#### [YOUR INSTRUCTIONS]
Repeat the lines of the data that follow, please, starting at the first and stopping after the one with "smooth.levels = smooth.render_levels".

#### [Data listing]
________________
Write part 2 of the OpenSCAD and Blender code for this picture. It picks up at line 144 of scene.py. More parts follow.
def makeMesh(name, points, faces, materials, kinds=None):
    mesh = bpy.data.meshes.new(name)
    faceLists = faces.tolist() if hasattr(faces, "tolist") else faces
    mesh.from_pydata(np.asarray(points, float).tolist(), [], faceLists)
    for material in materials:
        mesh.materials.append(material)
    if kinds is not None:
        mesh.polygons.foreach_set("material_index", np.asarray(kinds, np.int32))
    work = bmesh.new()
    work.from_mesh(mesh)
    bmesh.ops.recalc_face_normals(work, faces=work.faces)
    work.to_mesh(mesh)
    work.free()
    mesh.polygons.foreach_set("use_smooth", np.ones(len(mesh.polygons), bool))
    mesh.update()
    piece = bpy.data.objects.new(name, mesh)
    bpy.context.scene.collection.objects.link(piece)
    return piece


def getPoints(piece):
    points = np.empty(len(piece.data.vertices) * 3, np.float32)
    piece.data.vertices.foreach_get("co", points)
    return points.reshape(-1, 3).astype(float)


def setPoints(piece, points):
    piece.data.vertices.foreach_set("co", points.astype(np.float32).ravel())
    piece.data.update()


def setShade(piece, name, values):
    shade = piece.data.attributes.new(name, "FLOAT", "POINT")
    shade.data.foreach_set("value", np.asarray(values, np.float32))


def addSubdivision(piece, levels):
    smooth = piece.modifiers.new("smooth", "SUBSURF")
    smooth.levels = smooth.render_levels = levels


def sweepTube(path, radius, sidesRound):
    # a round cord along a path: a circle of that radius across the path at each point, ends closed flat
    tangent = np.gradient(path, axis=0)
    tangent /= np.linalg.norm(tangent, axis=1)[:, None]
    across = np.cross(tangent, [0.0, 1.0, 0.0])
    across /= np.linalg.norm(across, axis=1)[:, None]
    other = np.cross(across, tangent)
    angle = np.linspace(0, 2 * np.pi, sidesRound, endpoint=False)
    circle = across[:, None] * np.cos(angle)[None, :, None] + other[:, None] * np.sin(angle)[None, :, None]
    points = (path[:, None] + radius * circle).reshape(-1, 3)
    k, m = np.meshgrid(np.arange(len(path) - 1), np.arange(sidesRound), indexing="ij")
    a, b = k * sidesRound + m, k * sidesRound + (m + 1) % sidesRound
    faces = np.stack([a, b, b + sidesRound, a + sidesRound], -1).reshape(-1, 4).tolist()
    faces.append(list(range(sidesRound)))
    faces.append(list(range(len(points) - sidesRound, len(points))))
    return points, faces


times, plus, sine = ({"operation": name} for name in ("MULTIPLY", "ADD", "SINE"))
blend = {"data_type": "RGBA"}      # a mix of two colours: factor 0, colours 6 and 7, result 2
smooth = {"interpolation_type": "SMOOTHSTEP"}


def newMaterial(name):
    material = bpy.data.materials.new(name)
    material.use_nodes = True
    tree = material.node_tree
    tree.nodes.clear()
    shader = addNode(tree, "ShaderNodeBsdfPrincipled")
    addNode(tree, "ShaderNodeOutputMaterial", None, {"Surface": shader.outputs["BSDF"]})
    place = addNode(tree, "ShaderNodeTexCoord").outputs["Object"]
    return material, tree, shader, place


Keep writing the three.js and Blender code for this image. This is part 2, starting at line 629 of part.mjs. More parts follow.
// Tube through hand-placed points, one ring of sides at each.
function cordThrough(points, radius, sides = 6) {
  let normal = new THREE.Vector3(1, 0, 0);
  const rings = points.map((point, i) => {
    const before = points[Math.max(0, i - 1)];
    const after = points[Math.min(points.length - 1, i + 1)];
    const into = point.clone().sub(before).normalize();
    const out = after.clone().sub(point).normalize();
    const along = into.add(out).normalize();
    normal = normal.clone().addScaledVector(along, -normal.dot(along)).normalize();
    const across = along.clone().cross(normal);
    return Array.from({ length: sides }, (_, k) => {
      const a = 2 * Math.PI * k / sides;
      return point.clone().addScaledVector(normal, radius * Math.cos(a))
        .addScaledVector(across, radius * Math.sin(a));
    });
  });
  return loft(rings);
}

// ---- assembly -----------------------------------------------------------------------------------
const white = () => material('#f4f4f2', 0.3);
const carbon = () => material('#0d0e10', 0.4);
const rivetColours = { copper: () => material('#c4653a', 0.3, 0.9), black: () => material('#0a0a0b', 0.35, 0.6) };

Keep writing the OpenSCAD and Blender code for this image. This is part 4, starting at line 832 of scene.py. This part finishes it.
________________
#### [TASK SOLUTION]
Write part 2 of the OpenSCAD and Blender code for this picture. It picks up at line 144 of scene.py. More parts follow.
def makeMesh(name, points, faces, materials, kinds=None):
    mesh = bpy.data.meshes.new(name)
    faceLists = faces.tolist() if hasattr(faces, "tolist") else faces
    mesh.from_pydata(np.asarray(points, float).tolist(), [], faceLists)
    for material in materials:
        mesh.materials.append(material)
    if kinds is not None:
        mesh.polygons.foreach_set("material_index", np.asarray(kinds, np.int32))
    work = bmesh.new()
    work.from_mesh(mesh)
    bmesh.ops.recalc_face_normals(work, faces=work.faces)
    work.to_mesh(mesh)
    work.free()
    mesh.polygons.foreach_set("use_smooth", np.ones(len(mesh.polygons), bool))
    mesh.update()
    piece = bpy.data.objects.new(name, mesh)
    bpy.context.scene.collection.objects.link(piece)
    return piece


def getPoints(piece):
    points = np.empty(len(piece.data.vertices) * 3, np.float32)
    piece.data.vertices.foreach_get("co", points)
    return points.reshape(-1, 3).astype(float)


def setPoints(piece, points):
    piece.data.vertices.foreach_set("co", points.astype(np.float32).ravel())
    piece.data.update()


def setShade(piece, name, values):
    shade = piece.data.attributes.new(name, "FLOAT", "POINT")
    shade.data.foreach_set("value", np.asarray(values, np.float32))


def addSubdivision(piece, levels):
    smooth = piece.modifiers.new("smooth", "SUBSURF")
    smooth.levels = smooth.render_levels = levels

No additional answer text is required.